Assignment 2, due Feb. 19

Part of the homework for 22C:112, Spring 2010
by Douglas W. Jones
THE UNIVERSITY OF IOWA Department of Computer Science

Always, on every assignment, please write your name legibly as it appears on your University ID and on the class list! All assignments will be due at the start of class on the day indicated (usually a Friday). The only exceptions to this rule will be by advance arrangement unless there is what insurance companies call "an act of God" - something outside your control. Homework must be turned in on paper and in class! Late work may be turned in to the teaching assistant's mailbox, but see the late work policy. Never push late work under someone's door!

  1. Background: Applications written to operate under a window manager must take input from two distinct input queues, mouse_queue and keyboard_queue, and create a single stream of events directed to the application. Consider a mouse queue where each mouse event is encoded as one 8-bit byte, of which 6 bits are defined: ab00udlr
    1. a 1 if the left button is being held down.
    2. b 1 if the right button is being held down.
    3. ud up-down, 01, 00 or 11 for mouse moves up, nowhere, or down.
    4. lr left-rignt, 01, 00 or 11 for mouse moves left, nowhere or right.

    Consider a keyboard queue where each keypress event is encoded as one 8-bit character. Both queues support the q.enqueue(d), q.dequeue() and q.empty() (to test-for-empty) operations.

    a) Informally outline code using these primitives to get one byte from whichever queue currently holds data, returning to the caller the data and an indication of which queue produced that data. (0.5 points)

    b) Based on your experience with the previous part of this problem, explain what problems you experienced above can be solved by the Unix select() system service. (For documentation, try man 2 select.) (0.5 points)

    c) Think about the data rates from the mouse and keyboard and the meanings of the data items. Based on this, if neither queue is empty, which queue queue should have priority for the dequeue operation? Support your answer with reasoned argument. (0.5 points)

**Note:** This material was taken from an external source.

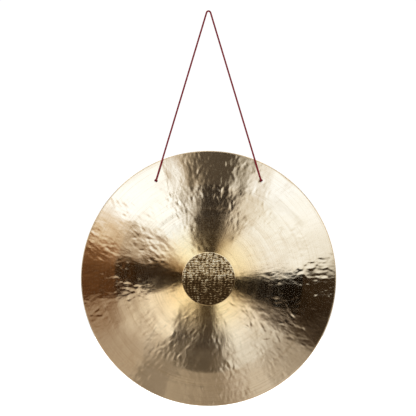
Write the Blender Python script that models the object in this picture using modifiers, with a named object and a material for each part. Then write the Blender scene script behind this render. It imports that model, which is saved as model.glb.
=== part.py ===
"""A tam-tam gong hanging on its red cord, in metres with +Z up.

The gong is one thin bronze plate with a flat hammered spot in the middle of its front, two flat
cones round it and a steeper edge. One cord goes over a hook, comes down in front of the plate,
passes back through two holes near the top and ends in a stopper knot behind each.

The origin is where the hook carries the cord: the underside of its top bend. The front of the
gong faces -Y, and +X is to the right for someone who looks at the front.
"""

import math

import bmesh
import bpy
from mathutils import Matrix, Vector

# The bronze plate
GONG_R = 0.254  # 20 inch gong
PLATE = 0.0014  # thickness of the plate
SPOT_R = 0.052  # the flat hammered spot in the middle
SPOT_PROUD = 0.0003  # how far the spot stands out of the front
SPOT_EDGE = 0.0006  # width of the spot's bevelled edge
MIDDLE_R = 0.1405  # where the inner cone ends
OUTER_R = 0.1877  # where the middle cone ends and the edge begins
INNER_SLOPE = math.radians(1.0)
MIDDLE_SLOPE = math.radians(2.0)
EDGE_SLOPE = math.radians(4.0)
RIM_BEVEL = 0.0003
TURN_STEPS = 96

# The two holes
HOLE_R = 0.00325
HOLE_X = 0.1045  # each side of the middle
HOLE_UP = 0.1946  # above the gong's centre
HOLE_SIDES = 24

# The cord and how it hangs
CORD_R = 0.0016
HOOK_R = 0.0025  # the cord lies over a round hook of 5 mm
GONG_DROP = 0.530  # from the hook down to the gong's centre
GAP = 0.0003  # clearance between pieces that touch
LEG_STEP = 0.012  # spacing of the points along a leg
CORD_SIDES = 2  # bevel resolution: eight sides round the cord

# The stopper knots and the tails behind the plate
KNOT_R = 0.0050
KNOT_DEPTH = 0.0084
TAIL_ROUTE = (
    (0.0000, 0.0000),
    (0.0021, -0.0001),
    (0.0041, -0.0009),
    (0.0057, -0.0024),
    (0.0067, -0.0044),
    (0.0072, -0.0067),
    (0.0074, -0.0092),
    (0.0075, -0.0118),
)  # (back, up) from the middle of the knot's back

SIDES = (("left", -1.0), ("right", 1.0))


def front_height(radius):
    """Height of the plate's front at a radius, towards the front, from the foot of the spot."""
    inner = min(max(radius - SPOT_R, 0.0), MIDDLE_R - SPOT_R)
    middle = min(max(radius - MIDDLE_R, 0.0), OUTER_R - MIDDLE_R)
    edge = max(radius - OUTER_R, 0.0)
    fall = inner * math.tan(INNER_SLOPE)
    fall += middle * math.tan(MIDDLE_SLOPE)
    fall += edge * math.tan(EDGE_SLOPE)
    return -fall


# The cord runs in the plane y = 0, and the plate lies just behind it at the holes.
HOLE_CIRCLE_R = math.hypot(HOLE_X, HOLE_UP)
DISC_Y = CORD_R + GAP + front_height(HOLE_CIRCLE_R)
HOLE_Z = HOLE_UP - GONG_DROP
BEND_R = HOOK_R + CORD_R
BEND_CENTRE = Vector((0.0, 0.0, -HOOK_R))


def tilt_point(side):
    """Where the cord turns back into its hole. It hugs the hole's edge nearest to the hook."""
    hole = Vector((side * HOLE_X, 0.0, HOLE_Z))
    towards_hook = (BEND_CENTRE - hole).normalized()
    return hole + towards_hook * (HOLE_R - CORD_R - GAP)


def leg_angle():
    """Angle of a leg from the vertical: the line from the hole that touches the top bend."""
    down = tilt_point(1.0) - BEND_CENTRE
    straight = math.sqrt(down.length_squared - BEND_R * BEND_R)
    return math.atan2(down.x, -down.z) - math.atan2(BEND_R, straight)


LEG_ANGLE = leg_angle()


def bend_point(angle):
    """A point on the middle of the top bend, at an angle from the +X direction."""
    return BEND_CENTRE + Vector((math.cos(angle), 0.0, math.sin(angle))) * BEND_R


def swing_point(side):
    """Where the leg leaves the hook, on the axis that the cord swings about."""
    point = bend_point(LEG_ANGLE)
    return Vector((side * point.x, 0.0, point.z))


def clear_objects():
    for old in list(bpy.data.objects):
        bpy.data.objects.remove(old, do_unlink=True)


def new_collection(name):
    collection = bpy.data.collections.new(name)
    bpy.context.scene.collection.children.link(collection)
    return collection


def principled(name, colour, metallic, roughness):
    made = bpy.data.materials.new(name)
    made.use_nodes = True
    shader = made.node_tree.nodes["Principled BSDF"]
    shader.inputs["Base Color"].default_value = (*colour, 1.0)
    shader.inputs["Metallic"].default_value = metallic
    shader.inputs["Roughness"].default_value = roughness
    return made


def world_location(empty):
    """Where an empty is: its own location on top of its parents'."""
    total = Vector()
    while empty is not None:
        total += empty.location
        empty = empty.parent
    return total


def put_under(child, parent):
    """Parent an object to an empty without moving it."""
    child.location -= world_location(parent)
    child.parent = parent


def axis_empty(name, height, parent, collection):
    """An empty on a joint's axis, the parent of the pieces that turn about it."""
    empty = bpy.data.objects.new(name, None)
    empty.location = (0.0, 0.0, height)
    empty.empty_display_size = 0.02
    collection.objects.link(empty)
    put_under(empty, parent)
    return empty


def add_piece(piece, parent, collection, finish):
    """Put a piece in its collection, under its parent, in its material."""
    collection.objects.link(piece)
    piece.data.materials.append(finish)
    put_under(piece, parent)


def plate_profile():
    """Half section of the plate: the front from the middle outwards, the rim, then the back."""
    foot = SPOT_R + SPOT_EDGE
    rim_front = front_height(GONG_R)
    rim_back = rim_front - PLATE
    return [
        (0.0, SPOT_PROUD),
        (SPOT_R, SPOT_PROUD),
        (foot, front_height(foot)),
        (MIDDLE_R, front_height(MIDDLE_R)),
        (OUTER_R, front_height(OUTER_R)),
        (GONG_R - RIM_BEVEL, rim_front),
        (GONG_R, rim_front - RIM_BEVEL),
        (GONG_R, rim_back + RIM_BEVEL),
        (GONG_R - RIM_BEVEL, rim_back),
        (OUTER_R, front_height(OUTER_R) - PLATE),
        (MIDDLE_R, front_height(MIDDLE_R) - PLATE),
        (SPOT_R, -PLATE),
        (0.0, -PLATE),
    ]


def turned(name, profile):
    """A solid turned about its own Z axis from a half section."""
    mesh = bpy.data.meshes.new(name)
    points = [(radius, 0.0, height) for radius, height in profile]
    edges = [(i, i + 1) for i in range(len(points) - 1)]
    mesh.from_pydata(points, edges, [])
    piece = bpy.data.objects.new(name, mesh)
    screw = piece.modifiers.new("turn", "SCREW")
    screw.axis = "Z"
    screw.angle = math.tau
    screw.steps = TURN_STEPS
    screw.render_steps = TURN_STEPS
    screw.use_merge_vertices = True
    screw.merge_threshold = 0.00001
    screw.use_smooth_shade = False
    return piece


def hole_cutter(name, side, parent, cutters):
    """A drill along Y through the plate at one hole."""
    mesh = bpy.data.meshes.new(name)
    drill = bmesh.new()
    bmesh.ops.create_cone(
        drill,
        cap_ends=True,
        segments=HOLE_SIDES,
        radius1=HOLE_R,
        radius2=HOLE_R,
        depth=PLATE * 8.0,
        matrix=Matrix.Rotation(math.pi / 2.0, 4, "X"),
    )
    drill.to_mesh(mesh)
    drill.free()
    cutter = bpy.data.objects.new(name, mesh)
    cutter.location = (side * HOLE_X, CORD_R + GAP, HOLE_Z)
    cutter.hide_render = True
    cutter.display_type = "WIRE"
    cutters.objects.link(cutter)
    put_under(cutter, parent)
    return cutter


def add_gong_disc(parent, parts, cutters, bronze):
    """The bronze plate, its front towards -Y, with its two holes."""
    disc = turned("gong_disc", plate_profile())
    disc.location = (0.0, DISC_Y, -GONG_DROP)
    disc.rotation_euler = (math.pi / 2.0, 0.0, 0.0)
    add_piece(disc, parent, parts, bronze)
    for word, side in SIDES:
        cut = disc.modifiers.new("hole_" + word, "BOOLEAN")
        cut.operation = "DIFFERENCE"
        cut.solver = "EXACT"
        cut.object = hole_cutter("hole_cutter_" + word, side, parent, cutters)


def add_tube(name, route, parent, parts, finish):
    """A round cord along a route of (point, fraction of the full radius) pairs.

    Its origin is its parent's, so that it turns about the joint's axis.
    """
    origin = world_location(parent)
    curve = bpy.data.curves.new(name, "CURVE")
    curve.dimensions = "3D"
    curve.bevel_depth = CORD_R
    curve.bevel_resolution = CORD_SIDES
    curve.use_fill_caps = True
    spline = curve.splines.new("POLY")
    spline.points.add(len(route) - 1)
    for vertex, (point, fraction) in zip(spline.points, route):
        vertex.co = (*(point - origin), 1.0)
        vertex.radius = fraction
    tube = bpy.data.objects.new(name, curve)
    tube.location = origin
    add_piece(tube, parent, parts, finish)


def round_end(centre, outward):
    """The rings of a ball end, from its tip to its widest, for the start of a route."""
    rings = []
    for degrees in (8.0, 25.0, 45.0, 65.0):
        angle = math.radians(degrees)
        point = centre + outward * (CORD_R * math.cos(angle))
        rings.append((point, math.sin(angle)))
    rings.append((centre, 1.0))
    return rings


def straight_run(start, end):
    """Evenly spaced points after a start, up to and including an end."""
    count = max(1, round((end - start).length / LEG_STEP))
    return [(start.lerp(end, i / count), 1.0) for i in range(1, count + 1)]


def add_top_bend(parts, finish):
    """The stretch of the cord that lies over the hook, between the two swing points."""
    clear_angle = math.asin((CORD_R + GAP) / BEND_R)
    first = math.pi - LEG_ANGLE - clear_angle
    last = LEG_ANGLE + clear_angle
    steps = 8
    route = []
    for i in range(steps + 1):
        angle = first + (last - first) * i / steps
        route.append((bend_point(angle), 1.0))
    add_tube("cord_top_bend", route, None, parts, finish)


def add_leg(word, side, parent, parts, finish):
    """One straight leg: a ball end at the hook and a flat end just above the hole."""
    top = swing_point(side)
    bottom = tilt_point(side)
    down = (bottom - top).normalized()
    route = round_end(top, -down)
    route += straight_run(top, bottom - down * (CORD_R + GAP))
    add_tube("cord_leg_" + word, route, parent, parts, finish)


def knot_front_y():
    """The front of a knot, clear of the plate's sloping back."""
    slope_room = KNOT_R * math.tan(EDGE_SLOPE) * 0.2
    return CORD_R + GAP + PLATE + GAP + slope_room


def add_hole_pass(word, side, parent, parts, finish):
    """The cord through one hole: a ball end where it turns, and a flat end at the knot."""
    turn = tilt_point(side)
    back = Vector((0.0, 1.0, 0.0))
    end = Vector((turn.x, knot_front_y() - GAP, turn.z))
    route = round_end(turn, -back)
    route.append((end, 1.0))
    add_tube("cord_pass_" + word, route, parent, parts, finish)


def add_knot(word, side, parent, parts, finish):
    """The outer shape of one stopper knot, drawn up against the plate's back."""
    mesh = bpy.data.meshes.new("stopper_knot_" + word)
    ball = bmesh.new()
    size = Matrix.Diagonal((KNOT_R, KNOT_R, KNOT_DEPTH / 2.0, 1.0))
    lying = Matrix.Rotation(-math.pi / 2.0, 4, "X")
    bmesh.ops.create_uvsphere(ball, u_segments=20, v_segments=12, radius=1.0, matrix=lying @ size)
    ball.to_mesh(mesh)
    ball.free()
    knot = bpy.data.objects.new("stopper_knot_" + word, mesh)
    turn = tilt_point(side)
    knot.location = (turn.x, knot_front_y() + KNOT_DEPTH / 2.0, turn.z)
    add_piece(knot, parent, parts, finish)


def add_tail(word, side, parent, parts, finish):
    """The short free end that droops out of the back of a knot."""
    turn = tilt_point(side)
    start = Vector((turn.x, knot_front_y() + KNOT_DEPTH + GAP, turn.z))
    route = []
    for back, up in TAIL_ROUTE:
        route.append((start + Vector((0.0, back, up)), 1.0))
    add_tube("cord_tail_" + word, route, parent, parts, finish)


def build():
    clear_objects()
    parts = new_collection("tam_tam_gong")
    cutters = new_collection("cutters")
    bronze = principled("gong_bronze", (0.62, 0.47, 0.27), 1.0, 0.28)
    red = principled("cord_red", (0.30, 0.02, 0.03), 0.0, 0.75)
    swing_axis = axis_empty("swing_axis", swing_point(1.0).z, None, parts)
    tilt_axis = axis_empty("tilt_axis", tilt_point(1.0).z, swing_axis, parts)
    add_gong_disc(tilt_axis, parts, cutters, bronze)
    add_top_bend(parts, red)
    for word, side in SIDES:
        add_leg(word, side, swing_axis, parts, red)
        add_hole_pass(word, side, tilt_axis, parts, red)
        add_knot(word, side, tilt_axis, parts, red)
        add_tail(word, side, tilt_axis, parts, red)


build()
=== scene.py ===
"""Looks of a tam tam gong on its red cord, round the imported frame.

The bronze plate is a dense mesh with hammer dents, turned rings and a peened middle. The cord is
three pieces of braided tube that meet halfway down the legs, with a tied knot behind each hole.
Lengths are in metres.
"""

import math

import bmesh
import bpy
import numpy as np
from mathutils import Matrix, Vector
from mathutils.geometry import delaunay_2d_cdt


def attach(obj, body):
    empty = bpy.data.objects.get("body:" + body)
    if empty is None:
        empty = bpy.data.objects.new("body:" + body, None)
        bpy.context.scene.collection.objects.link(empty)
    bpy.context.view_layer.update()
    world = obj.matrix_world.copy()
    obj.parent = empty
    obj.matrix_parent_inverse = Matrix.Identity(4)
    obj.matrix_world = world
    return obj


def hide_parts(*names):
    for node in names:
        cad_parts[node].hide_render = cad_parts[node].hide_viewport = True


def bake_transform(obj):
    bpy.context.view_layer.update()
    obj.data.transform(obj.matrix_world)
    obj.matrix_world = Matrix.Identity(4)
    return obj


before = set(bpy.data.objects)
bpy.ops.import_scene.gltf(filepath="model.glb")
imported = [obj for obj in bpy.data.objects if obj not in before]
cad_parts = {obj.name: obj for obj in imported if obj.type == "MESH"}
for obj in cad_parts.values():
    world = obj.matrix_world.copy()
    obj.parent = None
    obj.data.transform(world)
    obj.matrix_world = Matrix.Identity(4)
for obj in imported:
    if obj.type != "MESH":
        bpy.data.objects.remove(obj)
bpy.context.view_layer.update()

# The plate, as in the CAD model
GONG_R = 0.254
PLATE = 0.0014
SPOT_R = 0.052
SPOT_PROUD = 0.0003
SPOT_EDGE = 0.0006
MIDDLE_R = 0.1405
OUTER_R = 0.1877
INNER_TAN = math.tan(math.radians(1.0))
MIDDLE_TAN = math.tan(math.radians(2.0))
EDGE_TAN = math.tan(math.radians(4.0))
RIM_BEVEL = 0.0003
HOLE_BEVEL = 0.0002
HOLE_R = 0.00325
HOLE_X = 0.1045
HOLE_UP = 0.1946
GONG_Z = -0.530

# The cord, as in the CAD model
CORD_R = 0.0016
CORD_D = 2.0 * CORD_R
HOOK_R = 0.0025
GAP = 0.0003
BEND_R = HOOK_R + CORD_R
BEND_CENTRE = np.array([0.0, 0.0, -HOOK_R])
PLATE_FRONT_Y = CORD_R + GAP  # at the holes
PLATE_BACK_Y = PLATE_FRONT_Y + PLATE

SIDES = (("left", -1.0), ("right", 1.0))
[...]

  2. Background: Suppose the queues used for character sequential input and input are bounded buffers. As such, they support q.enqueue(d), q.dequeue(), q.empty() and q.full() (the latter to test for empty and full queues). Assume an input/output driver that uses interrupts.

    a) What software component checks for input queue full? What does it do in that case? (0.2 points)

    b) What software component checks for input queue empty? What does it do in that case? (0.2 points)

    c) What software component checks for output queue full? What does it do in that case? (0.2 points)

    b) What software component checks for output queue empty? What does it do in that case? (0.2 points)

  3. Background: Consider this code declaring a queue and the enqueue routine for a FIFO queue:
    struct queue {
            char * head;
            char * tail;
            char * marker;
            char buffer[BUFSIZE];
    };
    
    void enqueue( struct queue * q, char ch ){
            *((q->tail)++) = ch;
    	if (q->tail == q->marker) q->tail = q->buffer;
    }
    

    a) Given that q points to a newly allocated queue, give a C code fragment that initializes the fields of the queue so that it is empty. (0.4 points)

    b) Give the code for empty(q) to test for an empty queue. (0.3 points)

Machine Problem 2, due Mar. 3

Modify the example shell from MP1 so that it uses the PATH environment variable as a source for the search path. You will probably need to learn about the following functions in the standard C library:

Your goal, of course, is to replace the rather low-quality search path code from MP1 so that it uses the built-in path variable. You need not provide any support for changing the path. Changes to the path will have to be made by the shell that launches your shell.

To submit your work, use the submit command, documented on the web at:
http://www.divms.uiowa.edu/help/msstart/submit.html
Specifically, your source code should be stored in a file named mp1.c and you should submit it in the course c_112 under the submit directory mp2. The submit command is verbose. Striping out all the verbosity, your dialogue with submit will look something like the following:

[jones@serv16 ~]$ submit
 File/directory name: mp1.c
 File/directory name:
Course (22C:016 would be c_016): c_112
Choice: mp2
* File/directory mp2.c has been
* copied to /group/submit/c_112/mp2/mp2.c.jones.

The above has been verified to work, boldface indicates user input, which is always after a colon.